Reading Scan Data Patterns
Reading Scan Data Patterns
Fuel trim patterns
Fuel trim is the PCM's continuous correction to the air-fuel mixture. Positive trims mean lean — the PCM is adding fuel. Negative means rich — the PCM is removing fuel. The pattern of where the trim is high tells you where the fault is. High positive trims only at idle that normalize at cruise — vacuum leak. High positive trims at all speeds — fuel delivery. Negative trims at all speeds — rich condition: leaking injector, contaminated MAF, fuel pressure too high.
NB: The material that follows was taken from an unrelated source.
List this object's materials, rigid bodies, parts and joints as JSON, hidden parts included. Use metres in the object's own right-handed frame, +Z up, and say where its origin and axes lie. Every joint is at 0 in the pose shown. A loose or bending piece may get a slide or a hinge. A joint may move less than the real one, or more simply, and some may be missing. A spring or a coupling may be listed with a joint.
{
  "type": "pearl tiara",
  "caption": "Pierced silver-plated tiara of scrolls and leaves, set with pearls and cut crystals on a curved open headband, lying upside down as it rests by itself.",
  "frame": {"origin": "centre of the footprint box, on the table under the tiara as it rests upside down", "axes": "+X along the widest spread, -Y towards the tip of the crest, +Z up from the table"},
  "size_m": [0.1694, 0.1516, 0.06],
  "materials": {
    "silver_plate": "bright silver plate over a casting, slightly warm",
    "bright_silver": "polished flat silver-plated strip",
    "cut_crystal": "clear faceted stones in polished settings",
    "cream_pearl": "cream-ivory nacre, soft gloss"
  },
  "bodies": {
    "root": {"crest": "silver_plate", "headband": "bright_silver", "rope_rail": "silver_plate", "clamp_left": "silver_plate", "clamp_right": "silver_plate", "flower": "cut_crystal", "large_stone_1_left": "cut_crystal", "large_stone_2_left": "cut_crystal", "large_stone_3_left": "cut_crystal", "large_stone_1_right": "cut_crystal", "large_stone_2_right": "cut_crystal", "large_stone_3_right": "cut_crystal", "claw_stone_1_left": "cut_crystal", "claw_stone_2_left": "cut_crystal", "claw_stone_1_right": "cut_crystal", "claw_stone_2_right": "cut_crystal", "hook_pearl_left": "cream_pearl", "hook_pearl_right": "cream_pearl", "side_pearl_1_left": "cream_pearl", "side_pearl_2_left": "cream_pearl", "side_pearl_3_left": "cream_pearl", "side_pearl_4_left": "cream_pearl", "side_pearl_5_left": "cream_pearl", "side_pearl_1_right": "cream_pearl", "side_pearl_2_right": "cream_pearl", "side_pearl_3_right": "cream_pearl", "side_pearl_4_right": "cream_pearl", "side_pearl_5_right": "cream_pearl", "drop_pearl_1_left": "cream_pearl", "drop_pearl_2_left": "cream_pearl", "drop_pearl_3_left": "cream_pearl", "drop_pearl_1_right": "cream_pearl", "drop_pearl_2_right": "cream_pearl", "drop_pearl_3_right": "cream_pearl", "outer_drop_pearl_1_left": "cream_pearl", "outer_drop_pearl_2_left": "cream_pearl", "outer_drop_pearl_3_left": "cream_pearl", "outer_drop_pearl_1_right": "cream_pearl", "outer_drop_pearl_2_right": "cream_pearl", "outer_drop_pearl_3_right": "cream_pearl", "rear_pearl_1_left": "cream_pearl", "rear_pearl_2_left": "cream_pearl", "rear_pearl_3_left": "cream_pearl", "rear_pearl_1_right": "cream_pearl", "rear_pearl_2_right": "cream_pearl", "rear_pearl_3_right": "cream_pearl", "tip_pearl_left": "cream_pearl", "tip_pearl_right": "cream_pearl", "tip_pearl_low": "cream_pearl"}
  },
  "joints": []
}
Coolant temp and O2 sensor patterns
A coolant temperature sensor that reads abnormally low when the engine is clearly warm means the sensor or its circuit has failed high resistance — replace the sensor. An oxygen sensor that switches between rich and lean slowly instead of rapidly is lazy — low switching frequency on a warm engine is a failed O2 sensor. An O2 sensor stuck at a fixed voltage with no switching is dead.
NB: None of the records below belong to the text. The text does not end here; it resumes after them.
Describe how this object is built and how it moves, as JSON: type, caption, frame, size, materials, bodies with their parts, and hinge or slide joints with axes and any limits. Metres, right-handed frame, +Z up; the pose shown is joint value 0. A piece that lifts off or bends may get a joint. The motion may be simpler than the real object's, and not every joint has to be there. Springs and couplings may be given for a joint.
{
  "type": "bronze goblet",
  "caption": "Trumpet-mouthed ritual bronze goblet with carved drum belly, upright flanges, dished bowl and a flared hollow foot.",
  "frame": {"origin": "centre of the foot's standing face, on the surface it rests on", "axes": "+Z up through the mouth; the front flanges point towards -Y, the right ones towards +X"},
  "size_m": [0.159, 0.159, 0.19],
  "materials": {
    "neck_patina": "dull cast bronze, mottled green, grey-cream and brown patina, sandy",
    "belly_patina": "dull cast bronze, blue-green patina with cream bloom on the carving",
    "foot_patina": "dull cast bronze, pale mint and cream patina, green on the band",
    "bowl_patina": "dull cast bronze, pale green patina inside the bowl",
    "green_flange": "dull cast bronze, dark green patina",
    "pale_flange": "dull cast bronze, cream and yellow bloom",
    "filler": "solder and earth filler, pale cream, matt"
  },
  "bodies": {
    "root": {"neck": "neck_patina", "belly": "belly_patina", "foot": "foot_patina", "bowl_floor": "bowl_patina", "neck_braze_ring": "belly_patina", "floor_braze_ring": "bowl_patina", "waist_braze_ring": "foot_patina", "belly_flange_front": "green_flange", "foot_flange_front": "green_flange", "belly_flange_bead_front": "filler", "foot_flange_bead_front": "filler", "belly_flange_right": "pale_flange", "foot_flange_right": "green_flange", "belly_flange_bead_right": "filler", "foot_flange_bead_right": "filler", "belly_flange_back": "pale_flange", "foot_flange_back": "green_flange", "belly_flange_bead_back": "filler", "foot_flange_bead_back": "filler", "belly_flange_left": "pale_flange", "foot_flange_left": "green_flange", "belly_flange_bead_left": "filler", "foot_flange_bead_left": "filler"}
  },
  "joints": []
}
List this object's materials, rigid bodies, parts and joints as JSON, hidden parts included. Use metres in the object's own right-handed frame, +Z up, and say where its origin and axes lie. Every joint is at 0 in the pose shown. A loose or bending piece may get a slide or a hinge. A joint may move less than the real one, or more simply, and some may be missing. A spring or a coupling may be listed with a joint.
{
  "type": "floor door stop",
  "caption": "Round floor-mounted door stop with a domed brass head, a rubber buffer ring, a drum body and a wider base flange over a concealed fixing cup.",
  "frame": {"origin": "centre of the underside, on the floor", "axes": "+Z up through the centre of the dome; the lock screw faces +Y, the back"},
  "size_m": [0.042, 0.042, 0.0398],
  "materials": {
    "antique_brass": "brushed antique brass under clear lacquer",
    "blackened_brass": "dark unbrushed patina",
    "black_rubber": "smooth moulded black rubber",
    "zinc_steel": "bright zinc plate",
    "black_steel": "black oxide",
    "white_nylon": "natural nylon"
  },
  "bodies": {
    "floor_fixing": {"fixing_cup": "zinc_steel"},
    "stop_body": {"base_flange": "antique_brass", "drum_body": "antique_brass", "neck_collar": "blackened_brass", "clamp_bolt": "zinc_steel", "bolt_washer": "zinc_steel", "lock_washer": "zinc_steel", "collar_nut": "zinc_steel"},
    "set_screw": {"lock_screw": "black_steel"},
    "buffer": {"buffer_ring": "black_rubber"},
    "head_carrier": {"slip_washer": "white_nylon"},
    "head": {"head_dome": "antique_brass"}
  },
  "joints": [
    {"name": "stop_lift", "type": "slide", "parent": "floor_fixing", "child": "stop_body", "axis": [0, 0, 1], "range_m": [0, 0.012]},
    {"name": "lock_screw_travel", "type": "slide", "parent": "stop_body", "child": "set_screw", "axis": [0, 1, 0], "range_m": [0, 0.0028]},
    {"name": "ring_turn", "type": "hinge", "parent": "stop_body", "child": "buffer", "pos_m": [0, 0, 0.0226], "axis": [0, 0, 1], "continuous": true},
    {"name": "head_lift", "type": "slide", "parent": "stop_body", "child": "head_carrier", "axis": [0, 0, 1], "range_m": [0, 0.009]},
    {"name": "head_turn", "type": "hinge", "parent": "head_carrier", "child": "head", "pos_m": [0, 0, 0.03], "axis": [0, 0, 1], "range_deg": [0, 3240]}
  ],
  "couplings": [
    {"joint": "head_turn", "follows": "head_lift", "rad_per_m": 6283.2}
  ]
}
Short and long term trims together
Short term trims react in real time. Long term trims are the averaged learned correction. If STFT is jumping wildly but LTFT is near zero, the fault is intermittent — the PCM has not had time to learn it. If both STFT and LTFT are high positive, the fault has been present long enough for the PCM to learn a large correction — it has been a problem for a while.